Prior to that, there had been a Teaching Quality Assessment process to evaluate the teaching of departments in UK universities on the basis of set criteria. However, this proved incredibly burdensome, with many person-months of effort being devoted to producing a roomful of written documentation designed more to impress the visiting assessment team than to actually enhance the quality of the teaching delivered. That assessment scheme was eventually abolished. However, in 2015 the UK Government announced their intention to set up a Teaching Excellence Framework (TEF).

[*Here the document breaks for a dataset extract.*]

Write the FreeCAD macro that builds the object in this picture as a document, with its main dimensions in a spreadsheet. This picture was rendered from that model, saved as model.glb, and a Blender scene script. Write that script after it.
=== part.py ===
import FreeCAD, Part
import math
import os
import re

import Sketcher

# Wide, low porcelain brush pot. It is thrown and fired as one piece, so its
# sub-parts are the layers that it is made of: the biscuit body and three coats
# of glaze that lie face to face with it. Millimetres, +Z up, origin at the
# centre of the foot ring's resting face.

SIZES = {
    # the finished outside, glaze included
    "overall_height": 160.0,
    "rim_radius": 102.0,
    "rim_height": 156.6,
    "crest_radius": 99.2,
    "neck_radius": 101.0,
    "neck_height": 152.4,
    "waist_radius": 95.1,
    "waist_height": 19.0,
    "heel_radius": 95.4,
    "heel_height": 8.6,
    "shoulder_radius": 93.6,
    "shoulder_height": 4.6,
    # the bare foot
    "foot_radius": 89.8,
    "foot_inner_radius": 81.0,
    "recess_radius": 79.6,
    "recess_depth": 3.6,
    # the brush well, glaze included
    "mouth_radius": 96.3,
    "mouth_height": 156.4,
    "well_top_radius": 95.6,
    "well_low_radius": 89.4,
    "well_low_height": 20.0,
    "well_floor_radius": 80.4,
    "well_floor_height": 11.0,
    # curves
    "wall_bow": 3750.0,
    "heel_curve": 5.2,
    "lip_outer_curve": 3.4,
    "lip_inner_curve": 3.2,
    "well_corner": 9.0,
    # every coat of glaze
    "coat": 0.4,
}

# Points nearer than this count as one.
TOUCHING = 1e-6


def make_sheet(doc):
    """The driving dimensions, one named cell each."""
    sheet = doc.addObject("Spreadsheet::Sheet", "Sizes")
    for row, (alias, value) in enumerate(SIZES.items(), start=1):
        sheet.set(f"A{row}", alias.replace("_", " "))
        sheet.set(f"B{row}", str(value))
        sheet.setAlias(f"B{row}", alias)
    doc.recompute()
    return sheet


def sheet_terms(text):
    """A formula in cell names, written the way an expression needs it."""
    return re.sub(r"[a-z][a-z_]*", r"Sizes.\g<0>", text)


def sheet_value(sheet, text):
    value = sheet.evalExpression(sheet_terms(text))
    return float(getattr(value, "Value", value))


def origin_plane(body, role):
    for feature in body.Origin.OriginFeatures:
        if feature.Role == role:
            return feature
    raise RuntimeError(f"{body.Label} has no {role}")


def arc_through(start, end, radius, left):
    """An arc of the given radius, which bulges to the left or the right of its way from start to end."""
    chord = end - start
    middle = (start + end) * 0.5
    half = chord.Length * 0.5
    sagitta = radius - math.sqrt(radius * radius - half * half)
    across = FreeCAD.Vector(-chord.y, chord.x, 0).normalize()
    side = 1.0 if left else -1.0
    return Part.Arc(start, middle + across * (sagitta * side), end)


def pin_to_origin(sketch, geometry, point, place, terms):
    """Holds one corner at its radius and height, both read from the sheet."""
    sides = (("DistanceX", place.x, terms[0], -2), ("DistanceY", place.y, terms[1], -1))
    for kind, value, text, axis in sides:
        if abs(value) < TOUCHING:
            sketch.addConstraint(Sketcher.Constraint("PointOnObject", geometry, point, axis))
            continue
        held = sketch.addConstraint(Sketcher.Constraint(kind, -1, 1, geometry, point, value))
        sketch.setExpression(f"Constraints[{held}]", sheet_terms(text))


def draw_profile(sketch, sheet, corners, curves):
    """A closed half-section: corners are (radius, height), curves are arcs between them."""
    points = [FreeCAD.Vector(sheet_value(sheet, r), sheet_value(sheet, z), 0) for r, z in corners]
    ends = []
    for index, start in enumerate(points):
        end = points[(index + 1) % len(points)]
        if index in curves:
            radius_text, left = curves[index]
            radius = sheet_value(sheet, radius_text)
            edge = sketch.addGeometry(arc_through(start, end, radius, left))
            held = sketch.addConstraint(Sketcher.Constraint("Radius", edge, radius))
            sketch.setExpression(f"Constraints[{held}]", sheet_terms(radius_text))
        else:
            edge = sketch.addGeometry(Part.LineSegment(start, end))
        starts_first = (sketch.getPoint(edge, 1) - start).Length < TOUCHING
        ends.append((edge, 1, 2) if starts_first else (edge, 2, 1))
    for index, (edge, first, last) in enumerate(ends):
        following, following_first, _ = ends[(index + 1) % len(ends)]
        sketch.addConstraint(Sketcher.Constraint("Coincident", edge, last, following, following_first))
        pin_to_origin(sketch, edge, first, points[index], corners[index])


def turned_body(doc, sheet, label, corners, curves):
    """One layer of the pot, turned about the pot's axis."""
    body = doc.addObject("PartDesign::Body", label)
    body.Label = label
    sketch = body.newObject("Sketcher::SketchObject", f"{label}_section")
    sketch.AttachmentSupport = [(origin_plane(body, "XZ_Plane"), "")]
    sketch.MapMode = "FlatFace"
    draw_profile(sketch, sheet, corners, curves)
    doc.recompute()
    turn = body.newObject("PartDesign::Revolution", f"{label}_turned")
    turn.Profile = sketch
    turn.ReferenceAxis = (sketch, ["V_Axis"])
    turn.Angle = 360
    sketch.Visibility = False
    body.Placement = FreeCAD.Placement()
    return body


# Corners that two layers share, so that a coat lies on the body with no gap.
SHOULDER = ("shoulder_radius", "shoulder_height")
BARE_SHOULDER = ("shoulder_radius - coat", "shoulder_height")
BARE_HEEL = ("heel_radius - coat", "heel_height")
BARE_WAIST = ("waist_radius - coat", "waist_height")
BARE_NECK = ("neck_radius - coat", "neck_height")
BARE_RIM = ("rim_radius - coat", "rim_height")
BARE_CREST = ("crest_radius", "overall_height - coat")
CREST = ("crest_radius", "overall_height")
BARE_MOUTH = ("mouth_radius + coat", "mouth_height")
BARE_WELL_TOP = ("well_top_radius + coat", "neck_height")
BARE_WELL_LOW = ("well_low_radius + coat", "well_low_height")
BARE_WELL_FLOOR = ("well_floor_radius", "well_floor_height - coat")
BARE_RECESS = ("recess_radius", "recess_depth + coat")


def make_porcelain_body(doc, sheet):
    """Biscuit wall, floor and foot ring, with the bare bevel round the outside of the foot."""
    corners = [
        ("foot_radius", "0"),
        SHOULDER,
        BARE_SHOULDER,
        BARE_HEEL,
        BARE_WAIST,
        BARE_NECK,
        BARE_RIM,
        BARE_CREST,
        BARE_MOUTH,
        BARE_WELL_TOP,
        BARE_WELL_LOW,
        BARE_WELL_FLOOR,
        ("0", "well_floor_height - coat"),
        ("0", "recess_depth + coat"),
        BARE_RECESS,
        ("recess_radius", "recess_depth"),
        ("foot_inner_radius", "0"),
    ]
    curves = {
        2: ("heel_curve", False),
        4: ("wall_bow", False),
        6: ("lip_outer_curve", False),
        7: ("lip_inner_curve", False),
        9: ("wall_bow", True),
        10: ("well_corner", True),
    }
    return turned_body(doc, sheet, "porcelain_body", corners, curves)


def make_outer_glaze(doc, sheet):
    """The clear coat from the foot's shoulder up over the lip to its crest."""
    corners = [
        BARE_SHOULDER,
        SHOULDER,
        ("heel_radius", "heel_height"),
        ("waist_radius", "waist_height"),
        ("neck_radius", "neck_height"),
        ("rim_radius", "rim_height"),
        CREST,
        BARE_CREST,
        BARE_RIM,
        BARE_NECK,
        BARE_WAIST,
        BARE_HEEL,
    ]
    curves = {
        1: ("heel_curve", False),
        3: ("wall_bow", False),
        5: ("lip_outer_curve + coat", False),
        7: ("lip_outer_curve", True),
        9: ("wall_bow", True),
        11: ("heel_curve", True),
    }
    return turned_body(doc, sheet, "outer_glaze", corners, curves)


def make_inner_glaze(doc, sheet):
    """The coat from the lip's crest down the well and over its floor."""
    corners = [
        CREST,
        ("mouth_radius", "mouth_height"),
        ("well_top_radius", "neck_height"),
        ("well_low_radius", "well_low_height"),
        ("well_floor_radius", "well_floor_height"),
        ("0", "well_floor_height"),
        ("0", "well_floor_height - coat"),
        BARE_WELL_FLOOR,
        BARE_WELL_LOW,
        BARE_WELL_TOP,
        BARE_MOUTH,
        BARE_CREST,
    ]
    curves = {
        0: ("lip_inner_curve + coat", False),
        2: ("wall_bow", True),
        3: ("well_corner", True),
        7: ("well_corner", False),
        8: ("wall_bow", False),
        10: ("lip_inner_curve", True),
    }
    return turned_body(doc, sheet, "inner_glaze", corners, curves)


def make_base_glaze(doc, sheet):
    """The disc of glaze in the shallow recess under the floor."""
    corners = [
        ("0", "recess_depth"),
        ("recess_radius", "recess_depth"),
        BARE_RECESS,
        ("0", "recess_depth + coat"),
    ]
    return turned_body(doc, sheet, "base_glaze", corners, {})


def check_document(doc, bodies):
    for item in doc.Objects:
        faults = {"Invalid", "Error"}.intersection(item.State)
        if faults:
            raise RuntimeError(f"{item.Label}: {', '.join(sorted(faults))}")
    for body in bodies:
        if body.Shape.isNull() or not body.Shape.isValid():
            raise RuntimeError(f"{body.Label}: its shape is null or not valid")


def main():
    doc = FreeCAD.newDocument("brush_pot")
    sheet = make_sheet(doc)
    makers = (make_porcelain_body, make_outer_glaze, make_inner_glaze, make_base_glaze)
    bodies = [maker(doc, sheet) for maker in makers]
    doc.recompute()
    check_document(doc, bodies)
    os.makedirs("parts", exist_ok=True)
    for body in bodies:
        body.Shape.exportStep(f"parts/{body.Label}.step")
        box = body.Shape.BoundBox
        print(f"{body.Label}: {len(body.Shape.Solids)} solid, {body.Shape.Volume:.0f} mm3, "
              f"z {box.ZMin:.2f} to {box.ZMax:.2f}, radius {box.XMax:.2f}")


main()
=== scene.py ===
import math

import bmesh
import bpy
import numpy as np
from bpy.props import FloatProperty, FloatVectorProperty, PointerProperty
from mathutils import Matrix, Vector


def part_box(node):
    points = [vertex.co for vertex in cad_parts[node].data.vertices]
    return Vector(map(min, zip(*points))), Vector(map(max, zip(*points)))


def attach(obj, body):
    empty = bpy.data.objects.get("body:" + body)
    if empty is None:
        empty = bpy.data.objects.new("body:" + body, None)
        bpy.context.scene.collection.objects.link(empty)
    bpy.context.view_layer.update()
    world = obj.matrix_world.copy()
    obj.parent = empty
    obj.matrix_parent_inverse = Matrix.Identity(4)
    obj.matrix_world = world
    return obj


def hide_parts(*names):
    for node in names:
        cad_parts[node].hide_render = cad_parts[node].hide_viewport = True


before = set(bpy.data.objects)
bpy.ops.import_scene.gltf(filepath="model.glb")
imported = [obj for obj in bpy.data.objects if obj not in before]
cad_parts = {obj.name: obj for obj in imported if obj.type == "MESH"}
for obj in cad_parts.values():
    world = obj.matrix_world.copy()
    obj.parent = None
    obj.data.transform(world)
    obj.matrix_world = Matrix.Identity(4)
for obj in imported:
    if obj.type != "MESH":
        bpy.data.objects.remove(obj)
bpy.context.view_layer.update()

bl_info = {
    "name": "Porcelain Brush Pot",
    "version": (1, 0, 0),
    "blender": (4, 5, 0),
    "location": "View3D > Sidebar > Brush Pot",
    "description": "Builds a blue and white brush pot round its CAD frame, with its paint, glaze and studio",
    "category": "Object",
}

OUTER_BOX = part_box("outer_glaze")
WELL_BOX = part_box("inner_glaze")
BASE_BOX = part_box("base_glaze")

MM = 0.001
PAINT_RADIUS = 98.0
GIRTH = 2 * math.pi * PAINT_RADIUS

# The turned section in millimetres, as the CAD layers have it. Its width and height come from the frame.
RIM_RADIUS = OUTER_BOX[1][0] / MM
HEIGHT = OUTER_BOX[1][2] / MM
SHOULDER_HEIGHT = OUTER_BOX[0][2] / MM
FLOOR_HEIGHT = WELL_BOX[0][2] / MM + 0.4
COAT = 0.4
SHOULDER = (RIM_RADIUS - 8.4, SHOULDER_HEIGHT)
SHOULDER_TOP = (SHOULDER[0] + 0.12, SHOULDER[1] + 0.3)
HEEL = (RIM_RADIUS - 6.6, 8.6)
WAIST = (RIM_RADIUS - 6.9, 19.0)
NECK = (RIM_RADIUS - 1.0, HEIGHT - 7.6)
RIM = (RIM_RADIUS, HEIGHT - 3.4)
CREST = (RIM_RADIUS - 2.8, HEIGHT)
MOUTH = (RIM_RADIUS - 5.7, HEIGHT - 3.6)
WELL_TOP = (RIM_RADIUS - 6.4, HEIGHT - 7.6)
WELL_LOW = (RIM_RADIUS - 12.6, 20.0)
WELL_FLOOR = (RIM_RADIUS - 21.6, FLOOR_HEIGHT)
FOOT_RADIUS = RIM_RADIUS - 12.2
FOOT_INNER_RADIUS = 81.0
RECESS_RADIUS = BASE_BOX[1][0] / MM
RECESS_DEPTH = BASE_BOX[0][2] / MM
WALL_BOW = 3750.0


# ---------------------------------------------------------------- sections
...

Although well intentioned, this will doubtless consume vast amounts of bureaucratic effort and encourage new and elaborate forms of game-playing (particularly if the results are used to set the level of fees that individual institutions can charge) but with relatively little benefit to the actual quality of teaching (see the discussion of the Research Excellence Framework in the following section).

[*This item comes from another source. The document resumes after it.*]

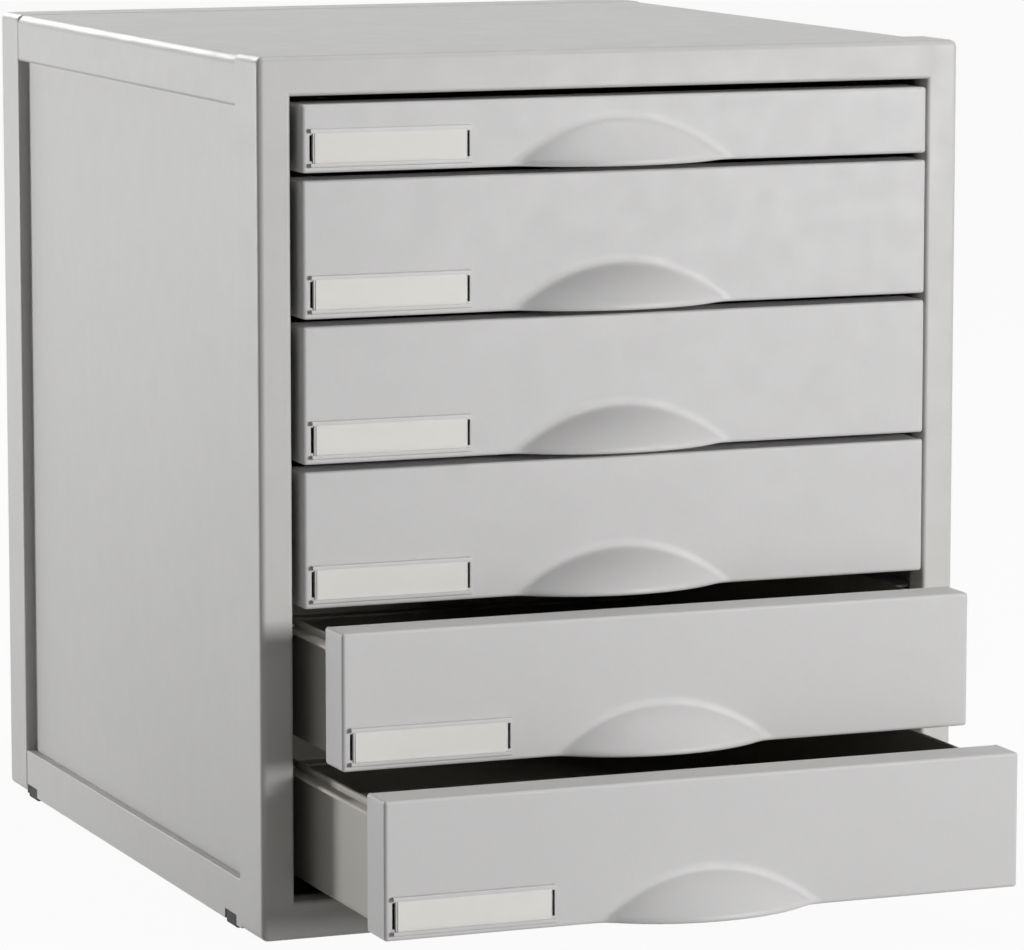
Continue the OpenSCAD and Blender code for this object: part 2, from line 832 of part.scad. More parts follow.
place_drawer(5) label_holder();  // label_holder_5
place_drawer(6) label_holder();  // label_holder_6
place_drawer(1) label_card();  // label_card_1
place_drawer(2) label_card();  // label_card_2
place_drawer(3) label_card();  // label_card_3
place_drawer(4) label_card();  // label_card_4
place_drawer(5) label_card();  // label_card_5
place_drawer(6) label_card();  // label_card_6
place_drawer(1) label_window();  // label_window_1
place_drawer(2) label_window();  // label_window_2
place_drawer(3) label_window();  // label_window_3
place_drawer(4) label_window();  // label_window_4
place_drawer(5) label_window();  // label_window_5
place_drawer(6) label_window();  // label_window_6
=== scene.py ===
# %% [markdown]
# # A folded-steel drawer cabinet, dressed in Blender
# The cabinet's solids come from its CAD model, which is loaded here as a fixed frame: every sheet
# already has its place and its size in metres. The job of this script is what these solids lack:
# the small radii that folded sheet has, the soft form of the pressed finger hoods, powder-coat
# paint, paper and rubber, and the light to see them by. Each new piece is a surface worked out with
# numpy, and it takes the place of one CAD node. Only the ribs in the trays' floors take no node's
# place, because they lie on a new tray.

# %% Load the frame
import math

import bmesh
import bpy
import numpy as np
from mathutils import Matrix, Vector


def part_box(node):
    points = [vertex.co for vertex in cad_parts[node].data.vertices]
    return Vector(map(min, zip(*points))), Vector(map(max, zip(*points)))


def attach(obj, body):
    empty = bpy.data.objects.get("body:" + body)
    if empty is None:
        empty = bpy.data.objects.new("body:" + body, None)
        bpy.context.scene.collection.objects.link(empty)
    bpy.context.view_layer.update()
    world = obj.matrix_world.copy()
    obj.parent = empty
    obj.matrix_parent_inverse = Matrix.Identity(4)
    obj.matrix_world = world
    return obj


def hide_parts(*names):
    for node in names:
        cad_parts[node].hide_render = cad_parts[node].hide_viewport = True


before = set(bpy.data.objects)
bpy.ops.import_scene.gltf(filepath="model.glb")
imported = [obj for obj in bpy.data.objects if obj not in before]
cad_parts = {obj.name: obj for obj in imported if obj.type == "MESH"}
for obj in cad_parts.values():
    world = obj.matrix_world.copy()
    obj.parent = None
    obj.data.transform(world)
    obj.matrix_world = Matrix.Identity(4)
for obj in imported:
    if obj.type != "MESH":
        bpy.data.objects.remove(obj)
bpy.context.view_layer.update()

# %% [markdown]
# ## Measures
# Numbers are easier to compare with a steel rule when they are in millimetres, so the pieces are
# worked out in millimetres and turned into metres only where a mesh is made. Floor, lamps and camera
# are in metres. The planes of the cabinet are read from the boxes of the CAD nodes, so that a new
# piece can't drift away from its solid.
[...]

Indeed, the work of interdisciplinary researchers may not even be submitted for assessment, pushing them towards more applied research and consultancy.
As with the original research assessment exercise, the initial beneficial effects of adding impact assessment are likely to be much larger than those achieved in subsequent exercises, as diminishing returns set in.
There is some evidence to suggest that the quotation should actually be attributed to Cameron (1963, p.13).
‘In recent years, two-thirds of the presidential searches conducted by large [US] universities have been directed by professional head hunters’ (Ginsberg, 2011a, p.5).
In US universities, administrative positions grew 10 times faster than tenured faculty positions between 1993 and 2009 (Campos, 2015). Likewise, in UK universities, the number of managers and non-academic professionals has been growing very much faster than the numbers of academic staff, especially in the leading (Russell Group) universities (Wolf and Jenkins, 2015). Ginsberg (2011a, 2011b) attributes many of the problems in today's universities to the dramatic increase in the proportion of administrators.
Psychologists may have something interesting to contribute here. For instance, it may be that a large proportion of academics is of the obedient personality type, while a minority are opportunistic careerists (and a few even organisational psychopaths). There may also be some schizophrenics who criticise managerialist procedures, only to embrace them on promotion to senior positions.
The fact that a British university professor was recently suspended for ‘sighing’ and ‘making ironic comments’ certainly smacks of Big Brother (Matthews, 2014).